Article 2 : L'affaire est renvoyée, dans la mesure de la cassation prononcée à l'article 1er, à la cour administrative d'appel de Paris.
Article 3 : La présente décision sera notifiée à la société LG Services et au ministre de l'économie, des finances et de la souveraineté industrielle et énergétique.
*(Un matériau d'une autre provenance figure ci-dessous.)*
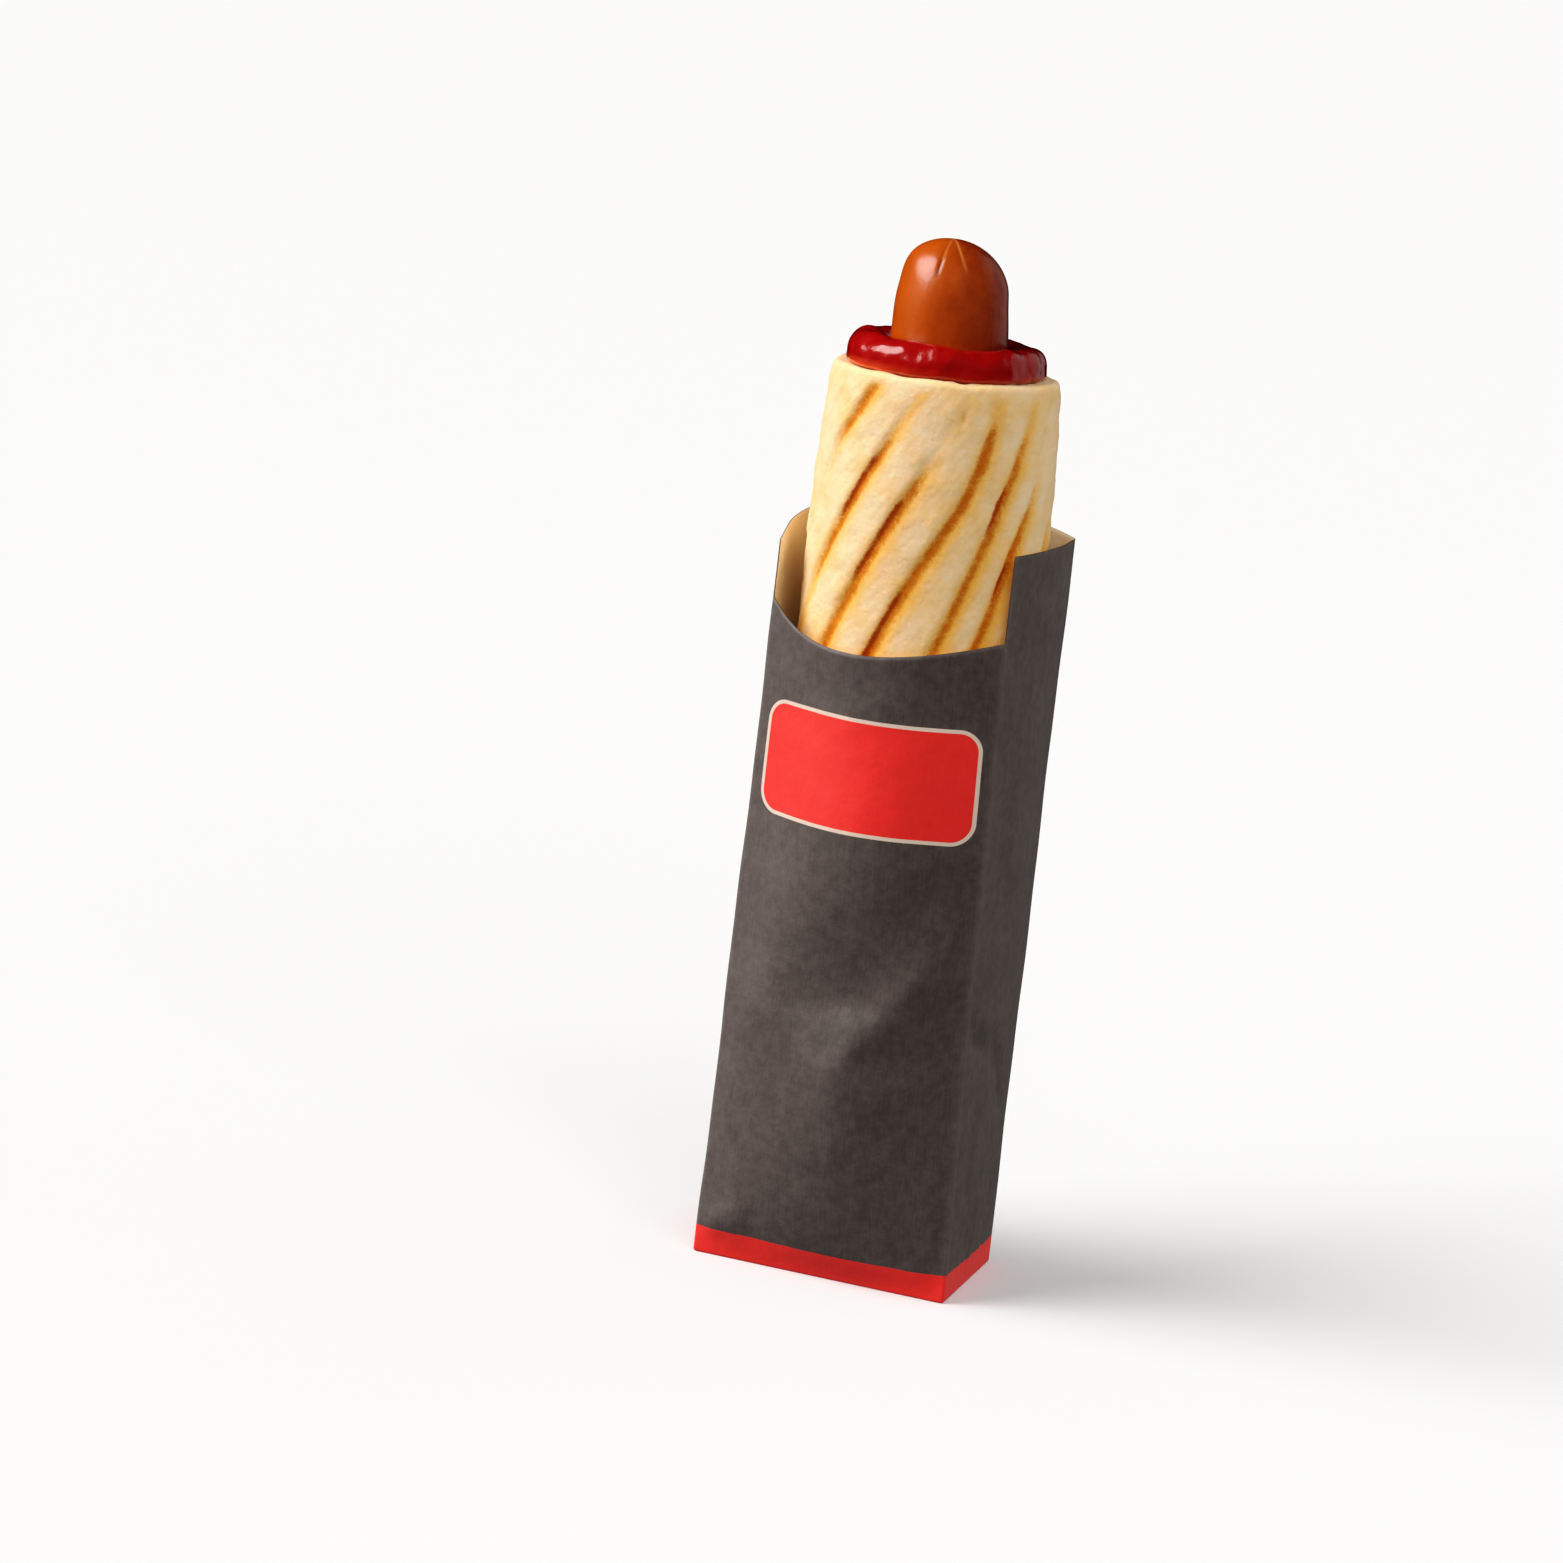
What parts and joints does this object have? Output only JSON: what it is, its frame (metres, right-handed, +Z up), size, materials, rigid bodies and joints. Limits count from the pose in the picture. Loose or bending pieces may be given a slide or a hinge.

Délibéré à l'issue de la séance du 12 septembre 2025 où siégeaient : M. Pierre Collin, président adjoint de la section du contentieux, présidant ; M. Bertrand Dacosta, Mme Anne Egerszegi, présidents de chambre ; M. Nicolas Polge, M. Vincent Daumas, M. Olivier Yeznikian, Mme Rozen Noguellou, M. Didier Ribes, conseillers d'Etat et M. Lionel Ferreira, maître des requêtes-rapporteur.

Rendu le 8 octobre 2025.


Le président :
Signé : M. Pierre Collin
Le rapporteur :
Signé : M. Lionel Ferreira
La secrétaire :
Signé : Mme Fehmida Ghulam
La République mande et ordonne au ministre de l'économie, des finances et de la souveraineté industrielle et énergétique en ce qui le concerne ou à tous commissaires de justice à ce requis en ce qui concerne les voies de droit commun contre les parties privées, de pourvoir à l'exécution de la présente décision.